The lingering recession was precipitated by unwise (on hindsight) involvement in sub-prime mortgages earlier in the decade and spun out of control with trans-Atlantic speculation in “mortgage-backed securities”. When the market collapsed and the liquidity crisis of US banks emerged full blown in the second semester of 2007, many sectors of the economy contracted and plunged first the nation and then its principal trading partners into the worst recession since the Great Depression of the 1930s. The U.S. Federal Reserve, the European Central Bank and national central banks are estimated to have injected at least $4 trillion dollars by buying up money-losing assets and acquiring preferred stock in banks.

The toll on financial institutions was severe and even long-established institutions failed. Arguing that the ripple effects would be far worse if the largest banks closed, the USA government bought out AIG, Freddie Mac and Fannie Mae. The Fed also had a hand in letting Bear Sterns, Lehman Brothers, Merrill Lynch, Washington Mutual, and Wachovia either close their doors or endure sell-outs to peers in the industry. All told, 23 American banks failed in 2008 and almost as many, 21, closed their doors in 2009. In January 2010 alone, just as many were quietly shuttered.

In large part, the lesson one draws from the sorry tales of derivatives trading –mortgage-backed securities (MBS), collateralized debt obligations (CDO), credit default swaps (CDS) all finally liquidated at as little as five cents on the dollar – was how little attention bankers paid to risk appraisal and pricing.

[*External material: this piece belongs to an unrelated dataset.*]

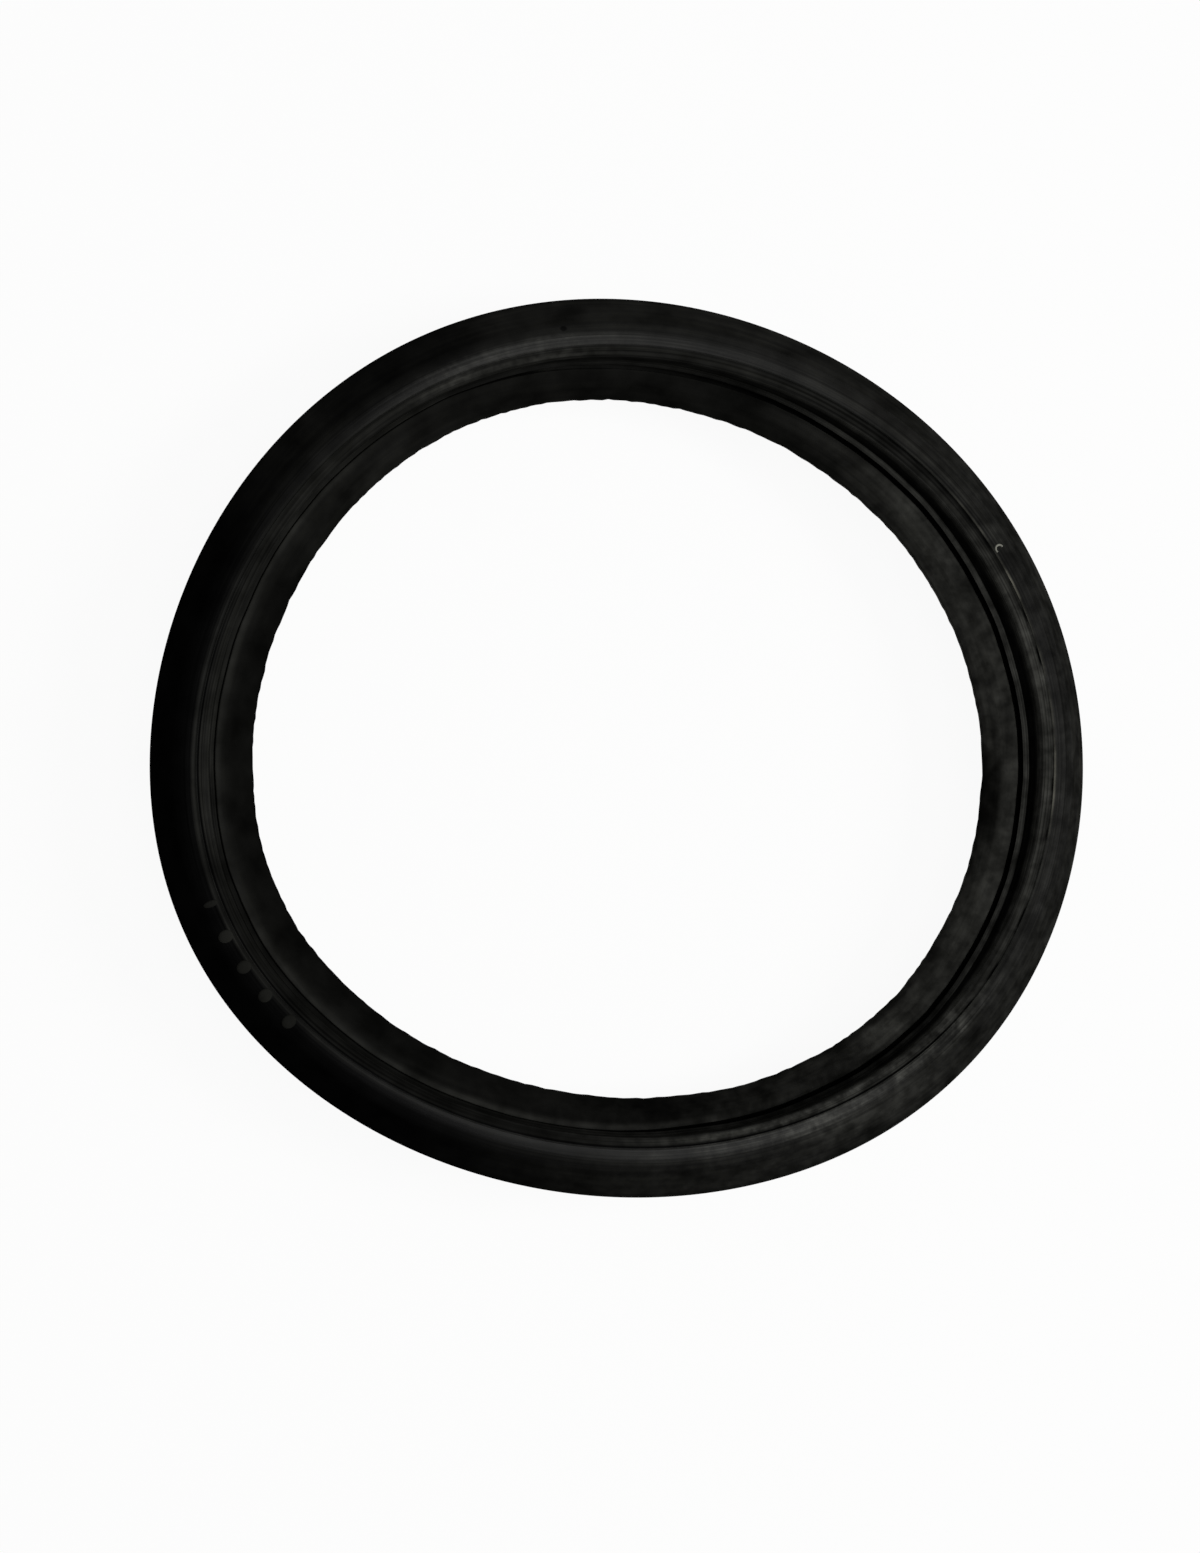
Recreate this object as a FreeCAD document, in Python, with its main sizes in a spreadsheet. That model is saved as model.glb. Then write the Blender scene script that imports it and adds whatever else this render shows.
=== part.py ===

The magnitude of trillion-dollar subsidies, loans and buyouts has spilled over to the political arena. At Bretton Woods in 1944, the victors of World War II and their allies formalized the idea of government “management” of floating exchange rates based on gold. During his State of the Union address on January 21, a President still smarting from his setback of taking health insurance public waged a populist war cry reminiscent of the Glass-Steagall Act of 1933. Back then, the investment banking role was stripped from commercial banks that accepted retail deposits. This time around, the White House railed against bank size for its own sake because the Treasury had been held hostage by the idea that certain banks were “too big to fail” (News Wires 1). At Davos, President Sarkozy joined the call for more regulation, cutting banks down to size, banning ownership of (or sponsoring) hedge and private equity funds, as well as engaging in so-called proprietary trading, that for their own account. This follows an agreement among the Group of 20 nations just last year to regulate banks more strenuously in point of capital, liquid assets, and executive compensation plans.

Works Cited

News Wires. “Bankers at Davos Criticise Obama’s State of the Union Speech.” France 24. 2010. Web.